The lowest survival a year after diagnosis was seen for stomach, colon, rectal and lung cancer in the UK, and for oesophageal cancer in Canada, pancreatic cancer in New Zealand and ovarian cancer in Ireland.
Over the 19 years, larger survival improvements were seen for patients under 75 at diagnosis than those over that age.
This was especially so for cancers with a poor prognosis - cancer of the oesophagus, stomach, pancreas and lung.
On lung cancer, which is this country's biggest cancer killer, 15.5 per cent of patients diagnosed with this cancer between 2010 and 2014 survived five years.
This is compared to 21.4 per cent in Australia where survival chances improved by 8.1 per cent over the study period, compared to 4 percent in New Zealand.
On colon cancer - another major killer here - 62 per cent of New Zealanders diagnosed survived at five years, against 70.8 per cent in Australia.
Survival with colon cancer improved by 11.2 per cent in Australia over the almost 20-year period compared to 2.8 per cent in New Zealand.

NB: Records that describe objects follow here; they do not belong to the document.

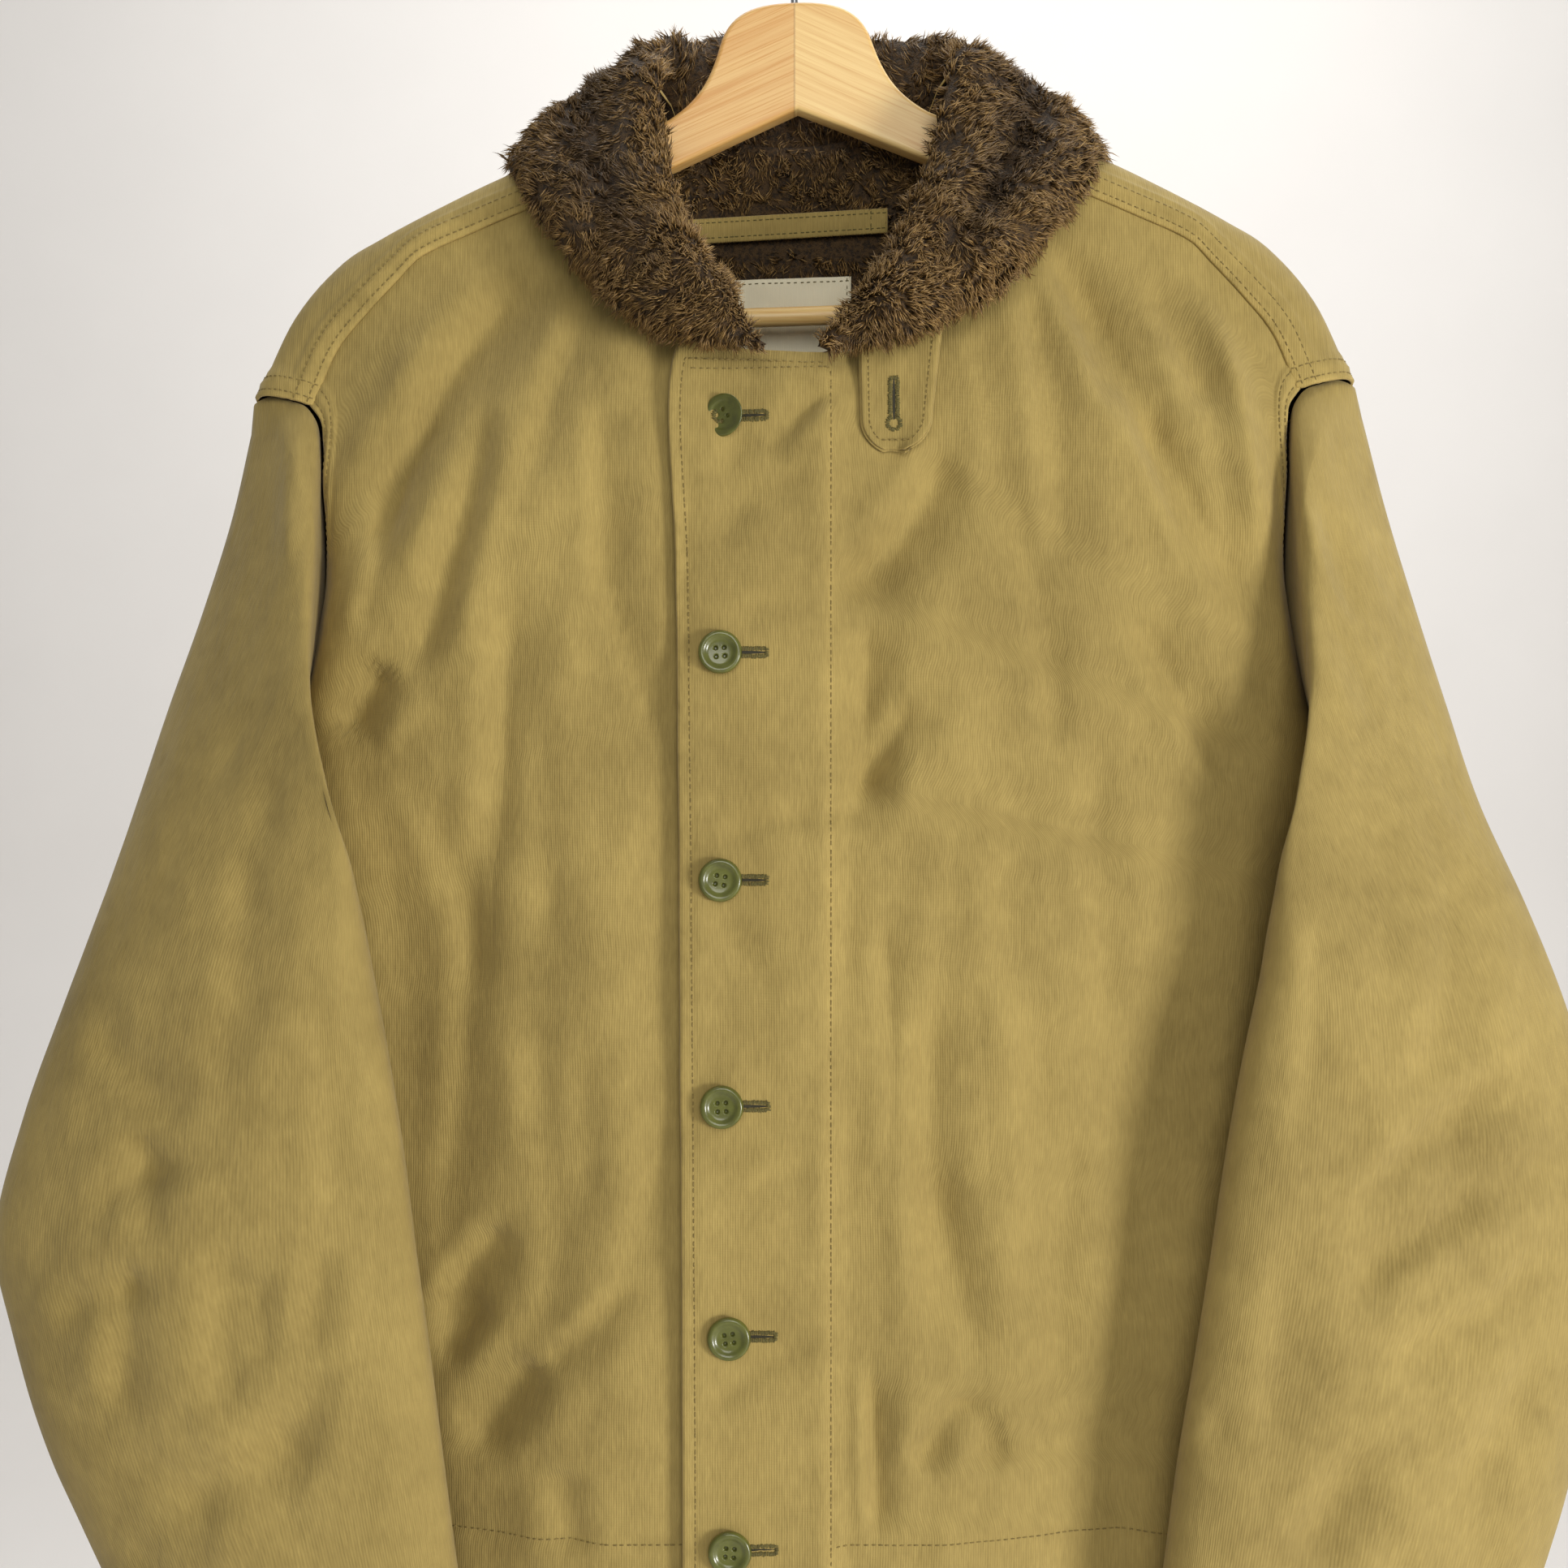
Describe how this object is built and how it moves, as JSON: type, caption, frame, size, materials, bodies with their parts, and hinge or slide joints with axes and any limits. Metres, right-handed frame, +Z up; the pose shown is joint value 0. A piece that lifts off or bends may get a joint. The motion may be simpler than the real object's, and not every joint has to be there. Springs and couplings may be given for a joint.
{
  "type": "military jacket on a hanger",
  "caption": "Cotton deck jacket with a wide pile collar and a wide button flap, buttoned up and hanging on a wooden hanger with a wire hook.",
  "frame": {"origin": "where a rail bears in the top of the hanger's wire hook", "axes": "+Z up, +Y away from the viewer, so that the jacket's front faces -Y; +X is the viewer's right, the wearer's left"},
  "size_m": [0.7634, 0.1501, 0.8717],
  "materials": {
    "cotton": "matt ribbed cotton, olive gold",
    "pile": "deep curly pile, dark brown",
    "label": "plain woven tape, off-white",
    "button": "polished resin, olive green",
    "wood": "satin varnished pale wood",
    "steel": "bright plated wire"
  },
  "bodies": {
    "root": {"back": "cotton", "front_right": "cotton", "front_left": "cotton", "sleeve_right": "cotton", "sleeve_left": "cotton", "collar": "pile", "throat_tab": "cotton", "button_1": "button", "button_2": "button", "button_3": "button", "button_4": "button", "button_5": "button", "button_6": "button", "neck_lining": "pile", "neck_label": "label", "hanger_loop": "cotton", "hanger": "wood", "trouser_bar": "wood", "hook": "steel"}
  },
  "joints": []
}
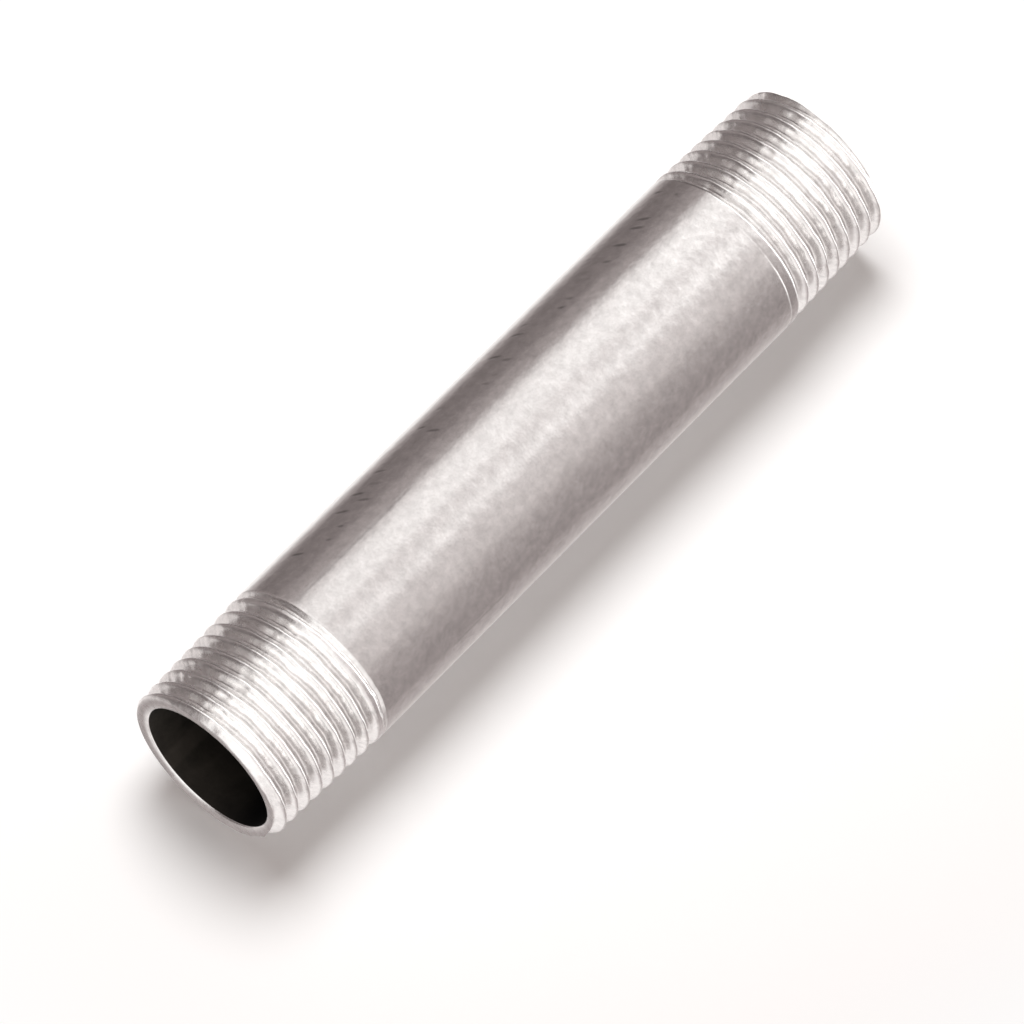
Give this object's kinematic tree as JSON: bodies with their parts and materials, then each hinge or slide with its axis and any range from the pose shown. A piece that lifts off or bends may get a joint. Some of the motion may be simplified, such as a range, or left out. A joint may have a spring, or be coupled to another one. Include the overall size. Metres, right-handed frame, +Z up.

Denmark was top on 16.6 per cent.
On difficult pancreatic cancer, survival in this country showed lowest improvement of all over the two decades, at -0.6 per cent.
This was compared to 8.2 per cent in Australia, 4.1 per cent in Canada and 4.6 per cent improvement in the UK.
New Zealand improved most on rectal cancer, but this was still the lowest improvement among the seven countries.
The Cancer Society said the research showed that New Zealand is near the bottom for cancer survival compared to other countries with similar healthcare systems.
Its medical director, Chris Jackson said: "New Zealand's rate of improvement is the worst for almost every cancer type studied and we are in the bottom two for pancreatic, lung and ovarian cancer survival rates. Only oesophageal cancer is above average."
He said the study follows a 2018 study that showed while New Zealand performed well compared to low and middle-income countries, it is behind other more similar countries.
"This new study shows that not only are we behind our comparator countries, progress has stalled and similar countries are accelerating ahead of us."
Dr Jackson said early detection - such as screening for bowel cancer - is key, along with early access to diagnostic tests and timely access to effective treatment such as PET scanning.
Specialist cancer centres for highly complex cancer surgery (such as lung, pancreas and oesophageal) and better access to clinical trials had helped other countries accelerate past New Zealand in cancer survival rates.
Dr Jackson added that New Zealand performs at world-leading rates for child cancer because if has specialist centres, access to the drugs needed, clear standards of care, high engagement in clinical trials and strong leadership.
He said this country's new national cancer plan, announced in the last fortnight, comes "not a moment too soon". But he said this country's cancer programme needs a redesign and good funding.